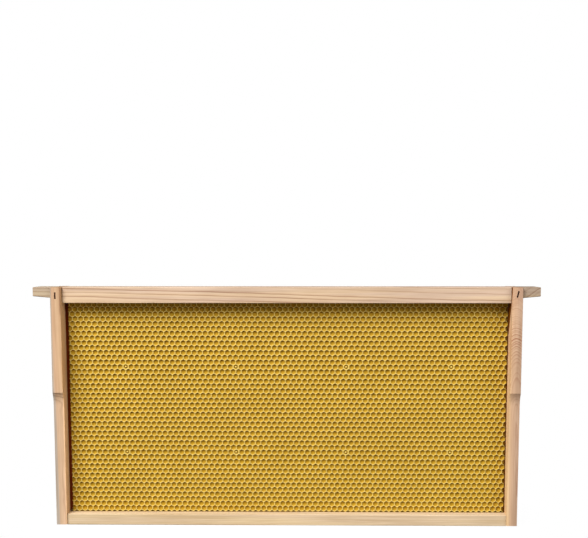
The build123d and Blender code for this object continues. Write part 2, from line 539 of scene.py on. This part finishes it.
# ---------------------------------------------------------------- wood and wire of the carried-over pieces
woods = {
    "top_bar": pine(
        "pine_top_bar", "x", pith=(30, 380), lean=(0.0, -0.03), ring=5.0,
        early=(paint(233, 204, 180), paint(243, 213, 179)), late=paint(172, 128, 100),
        seed=2.6, wander=3.0, swell=[Swell(246, 16, 14.0)], stain_along=True,
        stains_and_painted_light=[  # both lugs: a painted shadow line beside the left ear, lifted again over the left lug, and the right lug painted darker and greyer from its ear outwards as painted shade
            StainAndPaintedLight(-213.0, 0.4, 0.0, False, (0.55, 0.48, 0.42)),
            StainAndPaintedLight(-220.0, 3.0, 0.0, False, (1.48, 1.84, 2.16)),
            StainAndPaintedLight(221.0, 6.0, 0.0, True, (0.64, 0.66, 0.66)),
        ],
        painted_shade=Strip(2, 1.0, -90.0, 1.0, 90.0, 0.0, (0.80, 0.83, 0.88)),  # painted shade, darker and greyer, over the whole upper face
    ),
    "bottom_bar": pine(
        "pine_bottom_bar", "x", pith=(40, -90), lean=(0.0, 0.012), ring=1.7,
        early=(paint(242, 216, 182), paint(243, 217, 176)), late=paint(204, 166, 124),
        seed=5.9, contrast=0.7,
        painted_shade=Strip(2, 1.0, -5.0, 2.6, 6.0, 0.0, (0.42, 0.27, 0.05)),  # painted shadow on the upper face beside the sheet
    ),
    "end_bar_left": pine(
        "pine_end_left", "z", pith=(-228, 72.5), lean=(0.01, 0.004), ring=1.35,
        early=(paint(246, 202, 161), paint(238, 198, 157)), late=paint(146, 104, 78),
        seed=9.4, contrast=1.1, wander=0.5,
        stains_and_painted_light=[  # the outer edge twice, the inner edge brightened as a painted highlight on its arris and painted light on the inner face, and the narrow lower part
            StainAndPaintedLight(-220.6, 0.5, -0.010, False, (0.80, 0.97, 1.18)),
            StainAndPaintedLight(-219.0, 4.5, 0.0, False, (0.82, 0.84, 0.90)),
            StainAndPaintedLight(-214.6, 0.5, 0.0, True, (1.14, 1.12, 1.02)),
            StainAndPaintedLight(-349.0, 25.0, 1.0, True, (1.15, 1.20, 1.30)),
        ],
        painted_shade=Strip(0, 1.0, -2.6, 2.4, 9.0, 0.03, (0.24, 0.05, 0.0)),  # painted shadow on the inner face beside the sheet
    ),
    "end_bar_right": pine(
        "pine_end_right", "z", pith=(224.0, -7.5), lean=(-0.03, 0.0), ring=0.95,
        early=(paint(246, 206, 170), paint(240, 200, 164)), late=paint(180, 108, 74),
        seed=14.2, contrast=1.6, wander=0.8, swell=[Swell(245, 60, 36.0)], focus=Focus(181, 15, 0.28),
        stains_and_painted_light=[  # the outer edge, the inner edge, and the ear
            StainAndPaintedLight(218.6, 4.5, 0.0, True, (0.76, 0.77, 0.83)),
            StainAndPaintedLight(216.2, 2.0, -0.015, False, (1.24, 1.30, 1.14)),
            StainAndPaintedLight(3.0, 4.0, 1.0, False, (0.88, 0.83, 0.82)),
        ],
        painted_shade=Strip(0, -1.0, -4.5, 2.0, 9.0, 0.34, (0.26, 0.12, 0.01)),  # painted shadow on the inner face beside the sheet, widening towards the top under the top bar
    ),
}
wire = steel("staple_steel")
for name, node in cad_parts.items():  # the sheet's plain solid gets wire too, but the comb replaces it
    node.data.materials.clear()
    node.data.materials.append(woods.get(name, wire))


# ---------------------------------------------------------------- floor, light, camera
FLOOR_HALF = 4.0  # metres
FLOOR_DROP = 0.05 * MM  # below the frame's underside


def pale_floor():
    """A faint pale grey, four fifths clear in the middle and wholly clear away from the frame."""
    n = Nodes(bpy.data.materials.new("pale_floor"))
    grey = n.add("ShaderNodeBsdfDiffuse")
    grey.inputs["Color"].default_value = (0.88, 0.88, 0.88, 1.0)
    clear = n.add("ShaderNodeBsdfTransparent")
    away = n.range(n.length(n.place()), 0.08, 0.27, 0.80, 1.0)
    return n.close(n.fade(away, grey.outputs[0], clear.outputs[0]))


def lay_floor():
    height = cad_box[0].z - FLOOR_DROP
    corners = [(-1, -1), (1, -1), (1, 1), (-1, 1)]
    mesh = bpy.data.meshes.new("floor")
    mesh.from_pydata([(x * FLOOR_HALF, y * FLOOR_HALF, height) for x, y in corners], [], [(0, 1, 2, 3)])
    mesh.materials.append(pale_floor())
    floor = bpy.data.objects.new("floor", mesh)
    scene.collection.objects.link(floor)


def studio():
    """White to the camera, and to the part a dim warm light that is stronger from the front."""
    n = Nodes(bpy.data.worlds.new("studio"))
    front_to_back = n.split(n.coordinate("Generated"))[1]
    shade = n.background((1.0, 0.93, 0.80), n.range(front_to_back, -0.5, 0.3, 0.25, 0.02))
    seen = n.background(WHITE, 1.0)
    camera_ray = n.add("ShaderNodeLightPath").outputs["Is Camera Ray"]
    return n.close(n.fade(camera_ray, shade, seen), "ShaderNodeOutputWorld")


def softbox(name, azimuth, elevation, distance, size, power):
    """A square light aimed at the frame's middle, from an azimuth counted as the camera's views are."""
    light = bpy.data.lights.new(name, "AREA")
    light.shape = "SQUARE"
    light.size = size
    light.energy = power
    obj = bpy.data.objects.new(name, light)
    scene.collection.objects.link(obj)
    a, e = math.radians(azimuth), math.radians(elevation)
    back = Vector((math.sin(a) * math.cos(e), -math.cos(a) * math.cos(e), math.sin(e)))
    target = (cad_box[0] + cad_box[1]) / 2
    obj.location = target + back * distance
    obj.rotation_mode = "QUATERNION"
    obj.rotation_quaternion = back.to_track_quat("Z", "Y")


TILT_DOWN = 5.63  # degrees
TURN_LEFT = 0.70


def set_camera():
    lens = bpy.data.cameras.new("camera")
    lens.sensor_fit = "HORIZONTAL"
    lens.sensor_width = 36.0
    lens.lens = 55.0
    lens.shift_y = 0.1245  # the share of the picture's width that the frame stands below its middle
    lens.clip_start = 0.01
    lens.clip_end = 100.0
    camera = bpy.data.objects.new("camera", lens)
    scene.collection.objects.link(camera)
    camera.location = (0.0181, -0.8668, 0.2637)
    camera.rotation_euler = (math.radians(90 - TILT_DOWN), 0.0, math.radians(TURN_LEFT))
    scene.camera = camera


lay_floor()
scene.world = studio()
softbox("key", -37, 46, 2.3, 1.45, 87.0)
softbox("side_fill", 50, 22, 2.3, 1.5, 20.0)
softbox("back_fill", 226, 10, 2.0, 1.2, 30.0)
softbox("edge_fill", 104, 18, 2.2, 1.2, 20.0)
set_camera()
scene.view_settings.view_transform = "Standard"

_What you are asked to do_. Go through the material above line by line and copy it exactly.

_Worked solution_.
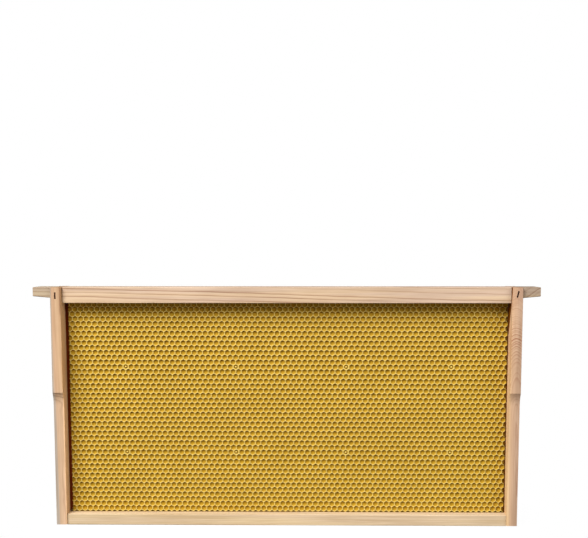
The build123d and Blender code for this object continues. Write part 2, from line 539 of scene.py on. This part finishes it.
# ---------------------------------------------------------------- wood and wire of the carried-over pieces
woods = {
    "top_bar": pine(
        "pine_top_bar", "x", pith=(30, 380), lean=(0.0, -0.03), ring=5.0,
        early=(paint(233, 204, 180), paint(243, 213, 179)), late=paint(172, 128, 100),
        seed=2.6, wander=3.0, swell=[Swell(246, 16, 14.0)], stain_along=True,
        stains_and_painted_light=[  # both lugs: a painted shadow line beside the left ear, lifted again over the left lug, and the right lug painted darker and greyer from its ear outwards as painted shade
            StainAndPaintedLight(-213.0, 0.4, 0.0, False, (0.55, 0.48, 0.42)),
            StainAndPaintedLight(-220.0, 3.0, 0.0, False, (1.48, 1.84, 2.16)),
            StainAndPaintedLight(221.0, 6.0, 0.0, True, (0.64, 0.66, 0.66)),
        ],
        painted_shade=Strip(2, 1.0, -90.0, 1.0, 90.0, 0.0, (0.80, 0.83, 0.88)),  # painted shade, darker and greyer, over the whole upper face
    ),
    "bottom_bar": pine(
        "pine_bottom_bar", "x", pith=(40, -90), lean=(0.0, 0.012), ring=1.7,
        early=(paint(242, 216, 182), paint(243, 217, 176)), late=paint(204, 166, 124),
        seed=5.9, contrast=0.7,
        painted_shade=Strip(2, 1.0, -5.0, 2.6, 6.0, 0.0, (0.42, 0.27, 0.05)),  # painted shadow on the upper face beside the sheet
    ),
    "end_bar_left": pine(
        "pine_end_left", "z", pith=(-228, 72.5), lean=(0.01, 0.004), ring=1.35,
        early=(paint(246, 202, 161), paint(238, 198, 157)), late=paint(146, 104, 78),
        seed=9.4, contrast=1.1, wander=0.5,
        stains_and_painted_light=[  # the outer edge twice, the inner edge brightened as a painted highlight on its arris and painted light on the inner face, and the narrow lower part
            StainAndPaintedLight(-220.6, 0.5, -0.010, False, (0.80, 0.97, 1.18)),
            StainAndPaintedLight(-219.0, 4.5, 0.0, False, (0.82, 0.84, 0.90)),
            StainAndPaintedLight(-214.6, 0.5, 0.0, True, (1.14, 1.12, 1.02)),
            StainAndPaintedLight(-349.0, 25.0, 1.0, True, (1.15, 1.20, 1.30)),
        ],
        painted_shade=Strip(0, 1.0, -2.6, 2.4, 9.0, 0.03, (0.24, 0.05, 0.0)),  # painted shadow on the inner face beside the sheet
    ),
    "end_bar_right": pine(
        "pine_end_right", "z", pith=(224.0, -7.5), lean=(-0.03, 0.0), ring=0.95,
        early=(paint(246, 206, 170), paint(240, 200, 164)), late=paint(180, 108, 74),
        seed=14.2, contrast=1.6, wander=0.8, swell=[Swell(245, 60, 36.0)], focus=Focus(181, 15, 0.28),
        stains_and_painted_light=[  # the outer edge, the inner edge, and the ear
            StainAndPaintedLight(218.6, 4.5, 0.0, True, (0.76, 0.77, 0.83)),
            StainAndPaintedLight(216.2, 2.0, -0.015, False, (1.24, 1.30, 1.14)),
            StainAndPaintedLight(3.0, 4.0, 1.0, False, (0.88, 0.83, 0.82)),
        ],
        painted_shade=Strip(0, -1.0, -4.5, 2.0, 9.0, 0.34, (0.26, 0.12, 0.01)),  # painted shadow on the inner face beside the sheet, widening towards the top under the top bar
    ),
}
wire = steel("staple_steel")
for name, node in cad_parts.items():  # the sheet's plain solid gets wire too, but the comb replaces it
    node.data.materials.clear()
    node.data.materials.append(woods.get(name, wire))


# ---------------------------------------------------------------- floor, light, camera
FLOOR_HALF = 4.0  # metres
FLOOR_DROP = 0.05 * MM  # below the frame's underside


def pale_floor():
    """A faint pale grey, four fifths clear in the middle and wholly clear away from the frame."""
    n = Nodes(bpy.data.materials.new("pale_floor"))
    grey = n.add("ShaderNodeBsdfDiffuse")
    grey.inputs["Color"].default_value = (0.88, 0.88, 0.88, 1.0)
    clear = n.add("ShaderNodeBsdfTransparent")
    away = n.range(n.length(n.place()), 0.08, 0.27, 0.80, 1.0)
    return n.close(n.fade(away, grey.outputs[0], clear.outputs[0]))


def lay_floor():
    height = cad_box[0].z - FLOOR_DROP
    corners = [(-1, -1), (1, -1), (1, 1), (-1, 1)]
    mesh = bpy.data.meshes.new("floor")
    mesh.from_pydata([(x * FLOOR_HALF, y * FLOOR_HALF, height) for x, y in corners], [], [(0, 1, 2, 3)])
    mesh.materials.append(pale_floor())
    floor = bpy.data.objects.new("floor", mesh)
    scene.collection.objects.link(floor)


def studio():
    """White to the camera, and to the part a dim warm light that is stronger from the front."""
    n = Nodes(bpy.data.worlds.new("studio"))
    front_to_back = n.split(n.coordinate("Generated"))[1]
    shade = n.background((1.0, 0.93, 0.80), n.range(front_to_back, -0.5, 0.3, 0.25, 0.02))
    seen = n.background(WHITE, 1.0)
    camera_ray = n.add("ShaderNodeLightPath").outputs["Is Camera Ray"]
    return n.close(n.fade(camera_ray, shade, seen), "ShaderNodeOutputWorld")


def softbox(name, azimuth, elevation, distance, size, power):
    """A square light aimed at the frame's middle, from an azimuth counted as the camera's views are."""
    light = bpy.data.lights.new(name, "AREA")
    light.shape = "SQUARE"
    light.size = size
    light.energy = power
    obj = bpy.data.objects.new(name, light)
    scene.collection.objects.link(obj)
    a, e = math.radians(azimuth), math.radians(elevation)
    back = Vector((math.sin(a) * math.cos(e), -math.cos(a) * math.cos(e), math.sin(e)))
    target = (cad_box[0] + cad_box[1]) / 2
    obj.location = target + back * distance
    obj.rotation_mode = "QUATERNION"
    obj.rotation_quaternion = back.to_track_quat("Z", "Y")


TILT_DOWN = 5.63  # degrees
TURN_LEFT = 0.70


def set_camera():
    lens = bpy.data.cameras.new("camera")
    lens.sensor_fit = "HORIZONTAL"
    lens.sensor_width = 36.0
    lens.lens = 55.0
    lens.shift_y = 0.1245  # the share of the picture's width that the frame stands below its middle
    lens.clip_start = 0.01
    lens.clip_end = 100.0
    camera = bpy.data.objects.new("camera", lens)
    scene.collection.objects.link(camera)
    camera.location = (0.0181, -0.8668, 0.2637)
    camera.rotation_euler = (math.radians(90 - TILT_DOWN), 0.0, math.radians(TURN_LEFT))
    scene.camera = camera


lay_floor()
scene.world = studio()
softbox("key", -37, 46, 2.3, 1.45, 87.0)
softbox("side_fill", 50, 22, 2.3, 1.5, 20.0)
softbox("back_fill", 226, 10, 2.0, 1.2, 30.0)
softbox("edge_fill", 104, 18, 2.2, 1.2, 20.0)
set_camera()
scene.view_settings.view_transform = "Standard"